##### SUPPLIED INFORMATION

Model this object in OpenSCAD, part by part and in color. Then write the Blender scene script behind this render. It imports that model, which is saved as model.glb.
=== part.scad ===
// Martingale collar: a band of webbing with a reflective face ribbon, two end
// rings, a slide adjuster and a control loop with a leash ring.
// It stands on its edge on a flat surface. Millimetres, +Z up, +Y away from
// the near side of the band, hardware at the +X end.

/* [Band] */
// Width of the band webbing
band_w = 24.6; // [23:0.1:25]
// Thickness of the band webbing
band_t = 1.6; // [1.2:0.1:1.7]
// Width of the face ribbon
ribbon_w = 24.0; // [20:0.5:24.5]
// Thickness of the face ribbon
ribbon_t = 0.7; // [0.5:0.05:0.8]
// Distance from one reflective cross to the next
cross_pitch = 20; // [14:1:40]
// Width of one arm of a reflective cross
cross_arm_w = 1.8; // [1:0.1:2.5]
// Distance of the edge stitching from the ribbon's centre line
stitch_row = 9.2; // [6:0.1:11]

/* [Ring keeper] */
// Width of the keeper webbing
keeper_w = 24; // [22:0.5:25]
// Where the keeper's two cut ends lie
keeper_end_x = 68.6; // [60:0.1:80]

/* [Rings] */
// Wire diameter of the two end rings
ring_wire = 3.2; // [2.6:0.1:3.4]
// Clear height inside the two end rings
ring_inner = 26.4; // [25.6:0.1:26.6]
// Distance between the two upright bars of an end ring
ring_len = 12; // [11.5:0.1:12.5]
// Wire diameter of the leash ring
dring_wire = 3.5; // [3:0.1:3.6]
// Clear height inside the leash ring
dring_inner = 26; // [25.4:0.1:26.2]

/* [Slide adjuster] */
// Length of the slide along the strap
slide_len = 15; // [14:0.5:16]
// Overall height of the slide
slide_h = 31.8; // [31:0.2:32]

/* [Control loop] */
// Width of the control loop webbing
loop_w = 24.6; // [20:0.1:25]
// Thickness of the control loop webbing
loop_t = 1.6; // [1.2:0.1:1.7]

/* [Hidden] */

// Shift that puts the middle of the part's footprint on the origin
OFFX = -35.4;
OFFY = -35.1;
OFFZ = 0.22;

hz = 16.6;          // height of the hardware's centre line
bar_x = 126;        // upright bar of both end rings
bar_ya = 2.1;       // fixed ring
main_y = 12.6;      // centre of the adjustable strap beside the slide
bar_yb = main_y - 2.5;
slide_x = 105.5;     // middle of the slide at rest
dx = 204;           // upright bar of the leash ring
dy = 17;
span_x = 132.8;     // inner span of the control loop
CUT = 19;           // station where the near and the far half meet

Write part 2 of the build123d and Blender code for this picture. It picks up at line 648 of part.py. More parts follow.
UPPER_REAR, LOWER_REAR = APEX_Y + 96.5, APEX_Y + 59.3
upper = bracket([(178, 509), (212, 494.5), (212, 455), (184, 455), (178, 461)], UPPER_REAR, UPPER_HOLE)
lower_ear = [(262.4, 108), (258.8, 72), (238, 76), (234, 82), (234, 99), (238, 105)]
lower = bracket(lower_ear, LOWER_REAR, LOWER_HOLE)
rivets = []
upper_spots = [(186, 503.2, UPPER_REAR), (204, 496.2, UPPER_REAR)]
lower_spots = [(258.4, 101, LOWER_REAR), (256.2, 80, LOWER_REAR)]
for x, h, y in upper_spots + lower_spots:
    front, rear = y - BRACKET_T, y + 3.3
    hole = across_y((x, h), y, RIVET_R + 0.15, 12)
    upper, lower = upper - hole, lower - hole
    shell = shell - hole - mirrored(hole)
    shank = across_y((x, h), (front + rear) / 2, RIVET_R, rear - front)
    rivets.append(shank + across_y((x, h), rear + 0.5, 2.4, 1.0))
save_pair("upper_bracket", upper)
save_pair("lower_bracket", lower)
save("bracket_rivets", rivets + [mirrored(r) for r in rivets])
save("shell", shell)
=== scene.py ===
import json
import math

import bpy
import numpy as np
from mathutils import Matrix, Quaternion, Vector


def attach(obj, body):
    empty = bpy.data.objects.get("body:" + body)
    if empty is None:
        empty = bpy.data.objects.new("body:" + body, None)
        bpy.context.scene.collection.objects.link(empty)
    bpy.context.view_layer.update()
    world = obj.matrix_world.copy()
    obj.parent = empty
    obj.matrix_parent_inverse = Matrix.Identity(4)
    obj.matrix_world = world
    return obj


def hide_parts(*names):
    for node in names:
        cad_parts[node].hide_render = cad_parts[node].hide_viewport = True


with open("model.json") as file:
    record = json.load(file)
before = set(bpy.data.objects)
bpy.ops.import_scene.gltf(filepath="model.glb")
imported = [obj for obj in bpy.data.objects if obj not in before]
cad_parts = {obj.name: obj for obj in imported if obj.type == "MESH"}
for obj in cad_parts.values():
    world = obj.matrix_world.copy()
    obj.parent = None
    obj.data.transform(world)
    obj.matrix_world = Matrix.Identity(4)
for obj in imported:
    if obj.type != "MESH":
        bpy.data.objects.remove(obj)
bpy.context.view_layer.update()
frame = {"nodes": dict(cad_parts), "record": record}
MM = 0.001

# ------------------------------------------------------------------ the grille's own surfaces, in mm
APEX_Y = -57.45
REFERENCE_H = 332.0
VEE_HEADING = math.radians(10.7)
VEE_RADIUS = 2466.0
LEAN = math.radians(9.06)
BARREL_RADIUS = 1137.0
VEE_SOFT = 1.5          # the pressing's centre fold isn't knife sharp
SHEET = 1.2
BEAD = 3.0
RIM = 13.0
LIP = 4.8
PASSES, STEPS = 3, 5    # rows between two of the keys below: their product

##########

▸ GIVEN EXERCISE: Print back all the lines verbatim.

▸ TASK RESULT:
Model this object in OpenSCAD, part by part and in color. Then write the Blender scene script behind this render. It imports that model, which is saved as model.glb.
=== part.scad ===
// Martingale collar: a band of webbing with a reflective face ribbon, two end
// rings, a slide adjuster and a control loop with a leash ring.
// It stands on its edge on a flat surface. Millimetres, +Z up, +Y away from
// the near side of the band, hardware at the +X end.

/* [Band] */
// Width of the band webbing
band_w = 24.6; // [23:0.1:25]
// Thickness of the band webbing
band_t = 1.6; // [1.2:0.1:1.7]
// Width of the face ribbon
ribbon_w = 24.0; // [20:0.5:24.5]
// Thickness of the face ribbon
ribbon_t = 0.7; // [0.5:0.05:0.8]
// Distance from one reflective cross to the next
cross_pitch = 20; // [14:1:40]
// Width of one arm of a reflective cross
cross_arm_w = 1.8; // [1:0.1:2.5]
// Distance of the edge stitching from the ribbon's centre line
stitch_row = 9.2; // [6:0.1:11]

/* [Ring keeper] */
// Width of the keeper webbing
keeper_w = 24; // [22:0.5:25]
// Where the keeper's two cut ends lie
keeper_end_x = 68.6; // [60:0.1:80]

/* [Rings] */
// Wire diameter of the two end rings
ring_wire = 3.2; // [2.6:0.1:3.4]
// Clear height inside the two end rings
ring_inner = 26.4; // [25.6:0.1:26.6]
// Distance between the two upright bars of an end ring
ring_len = 12; // [11.5:0.1:12.5]
// Wire diameter of the leash ring
dring_wire = 3.5; // [3:0.1:3.6]
// Clear height inside the leash ring
dring_inner = 26; // [25.4:0.1:26.2]

/* [Slide adjuster] */
// Length of the slide along the strap
slide_len = 15; // [14:0.5:16]
// Overall height of the slide
slide_h = 31.8; // [31:0.2:32]

/* [Control loop] */
// Width of the control loop webbing
loop_w = 24.6; // [20:0.1:25]
// Thickness of the control loop webbing
loop_t = 1.6; // [1.2:0.1:1.7]

/* [Hidden] */

// Shift that puts the middle of the part's footprint on the origin
OFFX = -35.4;
OFFY = -35.1;
OFFZ = 0.22;

hz = 16.6;          // height of the hardware's centre line
bar_x = 126;        // upright bar of both end rings
bar_ya = 2.1;       // fixed ring
main_y = 12.6;      // centre of the adjustable strap beside the slide
bar_yb = main_y - 2.5;
slide_x = 105.5;     // middle of the slide at rest
dx = 204;           // upright bar of the leash ring
dy = 17;
span_x = 132.8;     // inner span of the control loop
CUT = 19;           // station where the near and the far half meet

Write part 2 of the build123d and Blender code for this picture. It picks up at line 648 of part.py. More parts follow.
UPPER_REAR, LOWER_REAR = APEX_Y + 96.5, APEX_Y + 59.3
upper = bracket([(178, 509), (212, 494.5), (212, 455), (184, 455), (178, 461)], UPPER_REAR, UPPER_HOLE)
lower_ear = [(262.4, 108), (258.8, 72), (238, 76), (234, 82), (234, 99), (238, 105)]
lower = bracket(lower_ear, LOWER_REAR, LOWER_HOLE)
rivets = []
upper_spots = [(186, 503.2, UPPER_REAR), (204, 496.2, UPPER_REAR)]
lower_spots = [(258.4, 101, LOWER_REAR), (256.2, 80, LOWER_REAR)]
for x, h, y in upper_spots + lower_spots:
    front, rear = y - BRACKET_T, y + 3.3
    hole = across_y((x, h), y, RIVET_R + 0.15, 12)
    upper, lower = upper - hole, lower - hole
    shell = shell - hole - mirrored(hole)
    shank = across_y((x, h), (front + rear) / 2, RIVET_R, rear - front)
    rivets.append(shank + across_y((x, h), rear + 0.5, 2.4, 1.0))
save_pair("upper_bracket", upper)
save_pair("lower_bracket", lower)
save("bracket_rivets", rivets + [mirrored(r) for r in rivets])
save("shell", shell)
=== scene.py ===
import json
import math

import bpy
import numpy as np
from mathutils import Matrix, Quaternion, Vector


def attach(obj, body):
    empty = bpy.data.objects.get("body:" + body)
    if empty is None:
        empty = bpy.data.objects.new("body:" + body, None)
        bpy.context.scene.collection.objects.link(empty)
    bpy.context.view_layer.update()
    world = obj.matrix_world.copy()
    obj.parent = empty
    obj.matrix_parent_inverse = Matrix.Identity(4)
    obj.matrix_world = world
    return obj


def hide_parts(*names):
    for node in names:
        cad_parts[node].hide_render = cad_parts[node].hide_viewport = True


with open("model.json") as file:
    record = json.load(file)
before = set(bpy.data.objects)
bpy.ops.import_scene.gltf(filepath="model.glb")
imported = [obj for obj in bpy.data.objects if obj not in before]
cad_parts = {obj.name: obj for obj in imported if obj.type == "MESH"}
for obj in cad_parts.values():
    world = obj.matrix_world.copy()
    obj.parent = None
    obj.data.transform(world)
    obj.matrix_world = Matrix.Identity(4)
for obj in imported:
    if obj.type != "MESH":
        bpy.data.objects.remove(obj)
bpy.context.view_layer.update()
frame = {"nodes": dict(cad_parts), "record": record}
MM = 0.001

# ------------------------------------------------------------------ the grille's own surfaces, in mm
APEX_Y = -57.45
REFERENCE_H = 332.0
VEE_HEADING = math.radians(10.7)
VEE_RADIUS = 2466.0
LEAN = math.radians(9.06)
BARREL_RADIUS = 1137.0
VEE_SOFT = 1.5          # the pressing's centre fold isn't knife sharp
SHEET = 1.2
BEAD = 3.0
RIM = 13.0
LIP = 4.8
PASSES, STEPS = 3, 5    # rows between two of the keys below: their product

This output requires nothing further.